Each line from the start of the entries through the line that contains "self.tree.nodes.clear()" should be output exactly, please.

────

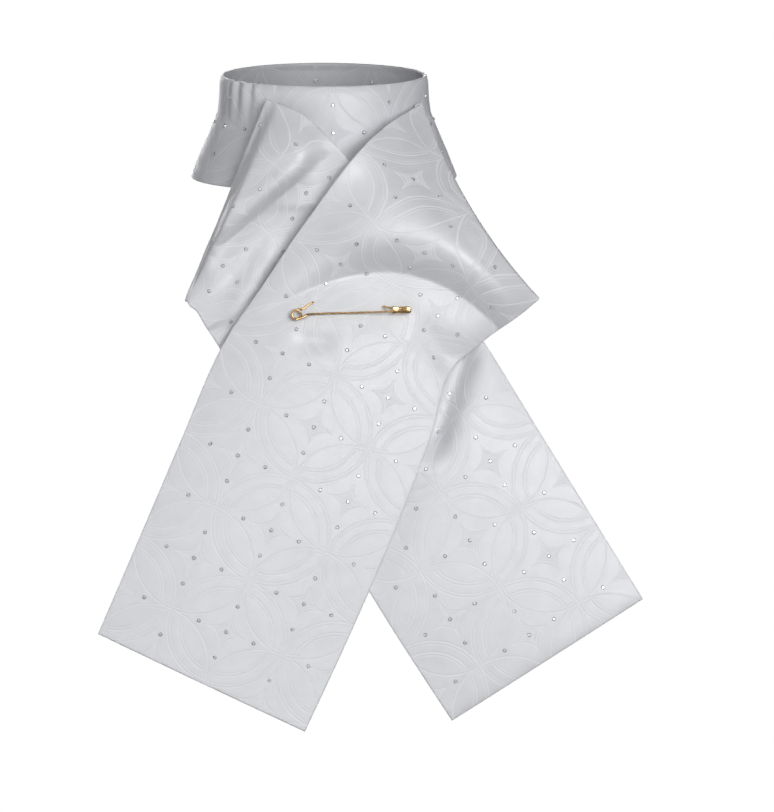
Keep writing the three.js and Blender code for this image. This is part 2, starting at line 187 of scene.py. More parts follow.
class Shader:
    def __init__(self, name):
        self.material = bpy.data.materials.new(name)
        self.material.use_nodes = True
        self.tree = self.material.node_tree
        self.tree.nodes.clear()

    def node(self, kind, settings, inputs, output=0):
        made = self.tree.nodes.new(kind)
        for key, value in settings.items():
            setattr(made, key, value)
        for key, value in inputs.items():
            if isinstance(value, Signal):
                self.tree.links.new(value.socket, made.inputs[key])
            else:
                made.inputs[key].default_value = value
        return Signal(self, made.outputs[output]) if made.outputs else None

    def mix(self, amount, a, b):
        # Blends two colours
        inputs = {0: amount, 6: a, 7: b}
        return self.node("ShaderNodeMix", {"data_type": "RGBA"}, inputs, 2)

    def ramp(self, value, fromMin, fromMax, toMin=0.0, toMax=1.0):
        # A smooth step from one range to another
        inputs = {"Value": value, "From Min": fromMin, "From Max": fromMax}
        inputs |= {"To Min": toMin, "To Max": toMax}
        return self.node("ShaderNodeMapRange", {"interpolation_type": "SMOOTHSTEP"}, inputs)

    def noise(self, place, scale, detail=3.0):
        inputs = {"Vector": place, "Scale": scale, "Detail": detail, "Roughness": 0.55}
        return self.node("ShaderNodeTexNoise", {}, inputs)

    def bump(self, height, distance, strength):
        inputs = {"Height": height, "Distance": distance, "Strength": strength}
        return self.node("ShaderNodeBump", {}, inputs)

    def finish(self, settings, inputs):
        surface = self.node("ShaderNodeBsdfPrincipled", settings, inputs)
        self.node("ShaderNodeOutputMaterial", {}, {"Surface": surface})
        return self.material


jacquard = {
    "pitchAcross": 17.05,  # a quarter of the pattern's repeat across the cloth
    "pitchAlong": 16.3,  # and along it
    "ringRadius": 0.7071,  # in steps of the lattice, so that rings meet in points
    "lineHalfWidth": 0.0115,
    "pairGap": 0.038,  # between a ring's outline and its companion line
    "ringWidth": 0.142,  # from a ring's outline to its inner line
    "squares": (0.34, 0.225, 0.135),  # sizes of the nested squares
    "ground": (0.80, 0.81, 0.835),
    "threadShare": 1.085,  # the lines' colour as a share of the ground's
    "cloudShare": 0.957,  # and the clouds'
    "groundRoughness": 0.5,
    "threadRoughness": 0.8,
}


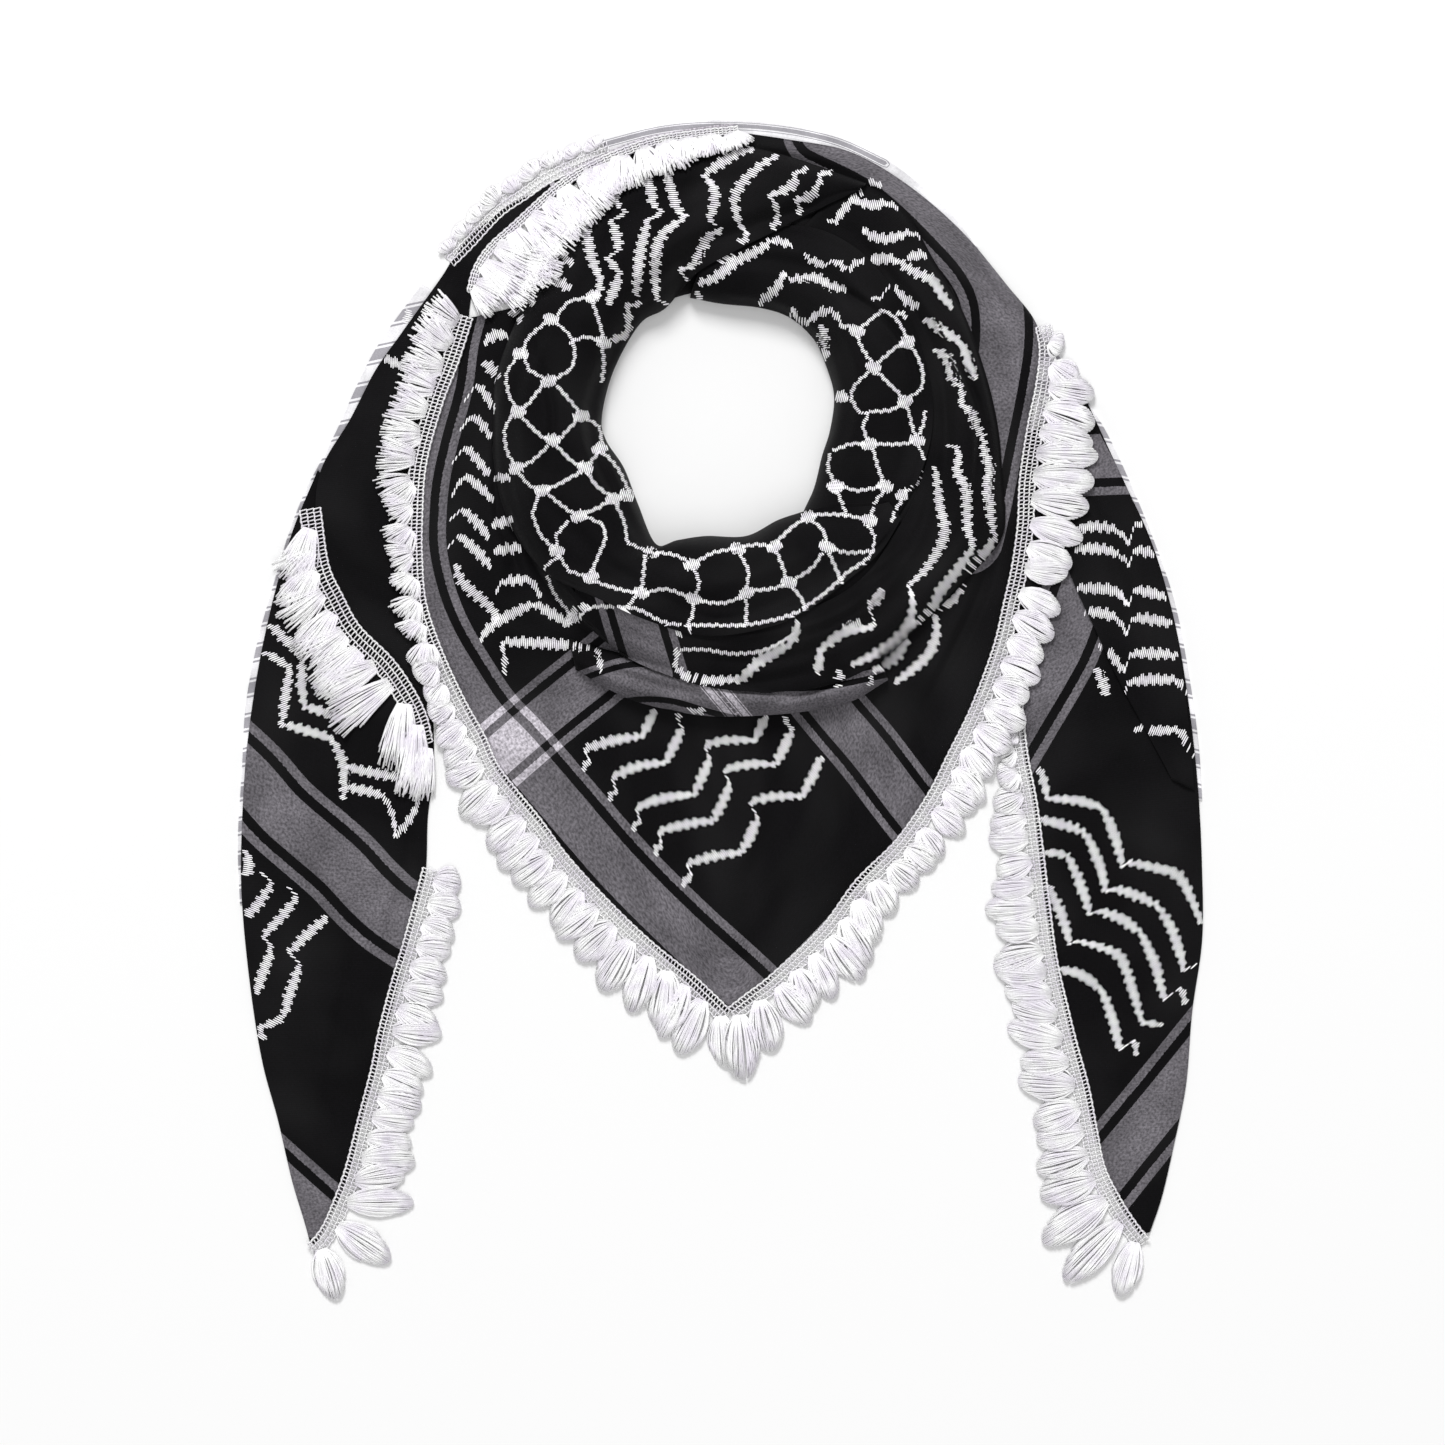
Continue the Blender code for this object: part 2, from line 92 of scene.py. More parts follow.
# One row per section across a stretch: its outer edge, its inner edge, and how high it crowns.
UNDER_PLY_LEFT = [
    # edge_x, edge_y, inner_x, inner_y, crown
    (-150, 214, -136, 206, 0), (-174, 180, -161, 171, 0), (-194, 138, -176, 128, 0),
    (-208, 111, -186, 101, 0), (-217, 88, -194, 76, 0), (-225, 61, -206, 51, 0), (-232, 36, -211, 31, 0),
    (-238, 4, -216, 1, 0), (-240, -29, -218, -29, 0), (-242, -64, -221, -64, 0), (-241, -96, -226, -96, 0),
]
UNDER_PLY_BACK = [
    # edge_x, edge_y, inner_x, inner_y, crown
    (-61, 286, -51, 268, 0), (-31, 293, -26, 274, 0), (-1, 296, 2, 276, 0), (29, 294, 26, 274, 0),
    (56, 288, 46, 268, 0), (79, 278, 64, 260, 0), (96, 266, 79, 248, 0), (114, 250, 94, 234, 0),
    (128, 232, 109, 218, 0),
]
UNDER_PLY_RIGHT = [
    # edge_x, edge_y, inner_x, inner_y, crown
    (160, 191, 144, 184, 0), (176, 166, 159, 156, 0), (191, 142, 174, 134, 0), (203, 117, 184, 111, 0),
    (215, 88, 196, 84, 0), (226, 56, 206, 54, 0), (233, 21, 214, 18, 0), (238, -14, 219, -14, 0),
    (240, -44, 224, -44, 0),
]
LEFT_TAIL = [
    # left_x, left_y, right_x, right_y, crown
    (-202, 121, -146, 56, 0), (-216, 86, -145, 16, 0), (-229, 36, -144, -26, 3), (-237, -14, -147, -52, 4),
    (-240, -59, -148, -78, 5), (-240, -94, -152, -94, 5), (-236, -136, -162, -136, 4),
    (-230, -174, -172, -174, 4), (-222, -204, -180, -202, 3), (-215, -234, -187, -232, 3),
    (-209, -254, -196, -252, 2), (-206, -265, -203, -266, 2),
]
RIGHT_TAIL = [
    # right_x, right_y, left_x, left_y, crown
    (182, 156, 139, 131, 0), (200, 117, 144, 86, 3), (215, 84, 146, 46, 4), (226, 46, 149, 11, 5),
    (233, 6, 151, -19, 5), (238, -39, 156, -46, 5), (240, -79, 160, -82, 5), (240, -114, 165, -116, 5),
    (235, -150, 172, -150, 4), (232, -186, 181, -187, 4), (226, -216, 188, -216, 3),
    (220, -242, 197, -242, 3), (214, -260, 209, -261, 2),
]
RIGHT_TAIL_FOLD = [
    # right_x, right_y, left_x, left_y, crown
    (184, 148, 159, 136, 5), (200, 117, 164, 96, 7), (214, 84, 175, 66, 8), (224, 51, 186, 42, 8),
    (230, 18, 198, 16, 7), (234, -14, 212, -10, 6), (236, -39, 225, -34, 5),
]
LEFT_FLAP = [
    # edge_x, edge_y, inner_x, inner_y, crown
    (6, 294, 9, 287, 0), (-36, 287, -34, 280, 0), (-66, 276, -62, 270, 0), (-88, 262, -85, 257, 0),
    (-110, 250, -104, 243, 0), (-128, 234, -120, 228, 0), (-144, 212, -125, 210, 0),
    (-172, 172, -130, 168, 0), (-186, 146, -136, 141, 3), (-200, 122, -137, 116, 4),
    (-203, 98, -138, 88, 5), (-198, 74, -140, 66, 5), (-191, 58, -141, 50, 5), (-166, 26, -144, 25, 4),
    (-153, 9, -146, 9, 4), (-148, -8, -146, -8, 4),
]
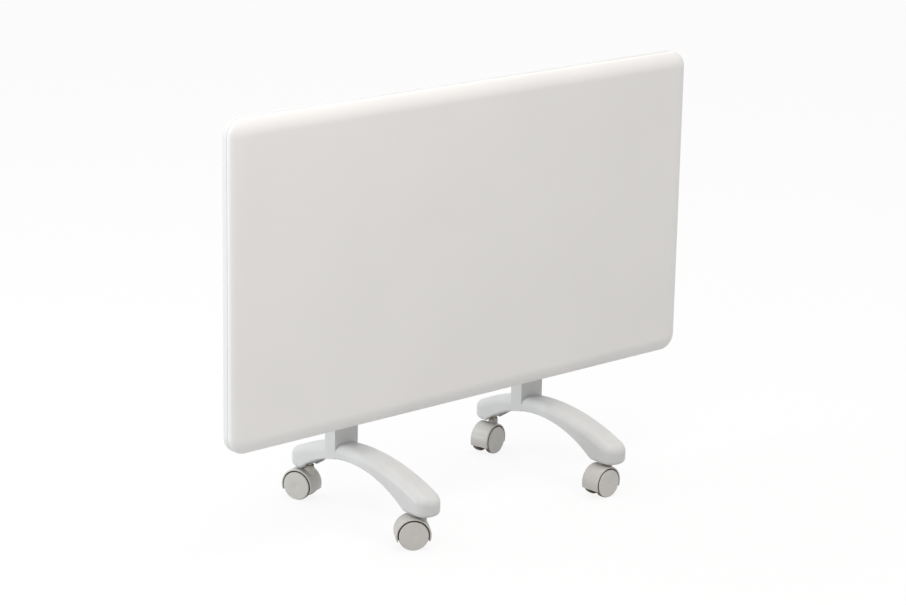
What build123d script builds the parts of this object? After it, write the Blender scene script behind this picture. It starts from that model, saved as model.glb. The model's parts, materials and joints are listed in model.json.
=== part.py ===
from build123d import *
import math
import os

# Wall panel convector heater on two castored feet. Millimetres, X to the right seen from the
# front, the front faces -Y, Z up. The origin is on the floor, under the middle of the whole.

# ---- panel: pressed front shell and rear casing ----
PANEL_W = 730.0
PANEL_H = 400.0
PANEL_DEPTH = 55.0
PANEL_BOTTOM = 130.5          # clear height under the panel
ROLL_REACH = 20.0             # rolled front edge, measured over the face
ROLL_DEPTH = 13.0             # rolled front edge, measured front to back
FACE_CORNER = 2.0             # corner radius that is left inside the roll
FRONT_SHEET = 1.2
CASING_SHEET = 1.0
SEAM_GAP = 0.6                # dark line between front shell and rear rim
RIM_DEPTH = 10.0              # rear rim behind the seam
RIM_WALL = 2.6                # hemmed edge of the rear rim
LIP_DEPTH = 3.0               # tongue of the casing inside the front shell
LIP_CLEARANCE = 0.4
RIM_EDGE = 2.0                # rounding of the rim's back edge
BACK_INSET_X = 28.0           # step from rim to rear box, at the sides
BACK_INSET_Z = 12.0           # and at top and bottom
BACK_CORNER = 12.0
BACK_EDGE = 4.0

# ---- fixing of the front shell ----
BOSS_R = 5.0
BOSS_EDGE = 14.0              # boss centre from the panel's side
BOSS_PITCH = 140.0
BOSSES_PER_SIDE = 3
TAP_R = 1.9
TAP_DEPTH = 12.0
SCREW_CLEARANCE = 0.3
SCREW_HEAD_R = 4.0
SCREW_HEAD_H = 2.4

# ---- air slots in the rear box ----
SLOT_LENGTH = 22.0
SLOT_WIDTH = 6.0
SLOT_PITCH = 28.0
SLOT_ROW_PITCH = 11.0
SLOT_MARGIN = 28.0            # from the rear box's sides
SLOT_FROM_GLAND = 68.0        # from the cable gland's middle
SWAGE_FROM_HOLES = 30.0       # swage's end from the peg holes
SWAGE_WIDTH = 10.0
SWAGE_DEPTH = 1.5
SWAGE_PITCH = 40.0

# ---- holes for the wall bracket's pegs ----
WALL_HOLE_R = 4.0
WALL_SPACING_X = 440.0
WALL_SPACING_Z = 150.0
WALL_BELOW_TOP = 35.0         # upper holes below the panel's top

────

§ Result:
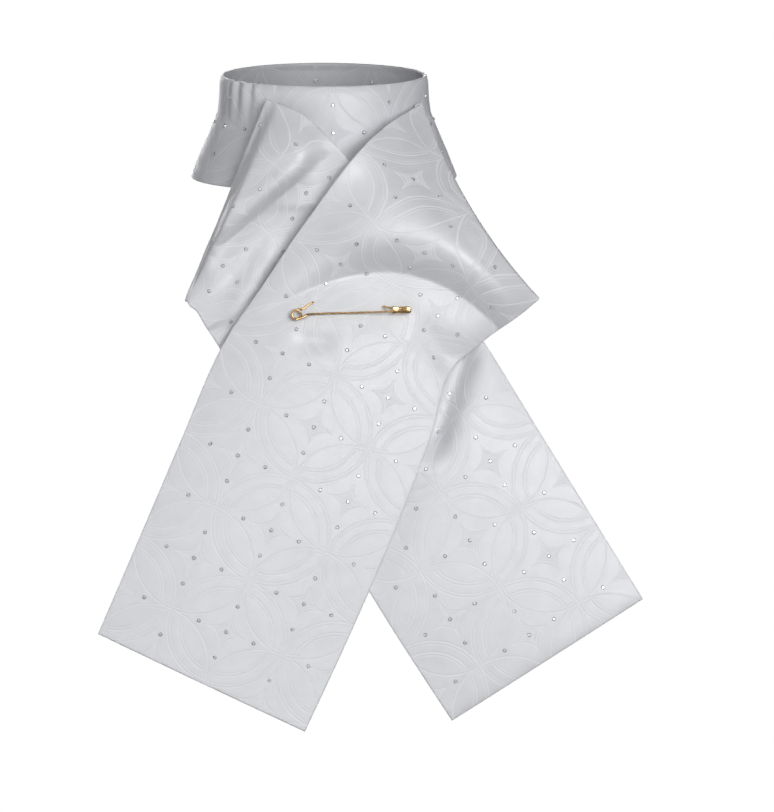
Keep writing the three.js and Blender code for this image. This is part 2, starting at line 187 of scene.py. More parts follow.
class Shader:
    def __init__(self, name):
        self.material = bpy.data.materials.new(name)
        self.material.use_nodes = True
        self.tree = self.material.node_tree
        self.tree.nodes.clear()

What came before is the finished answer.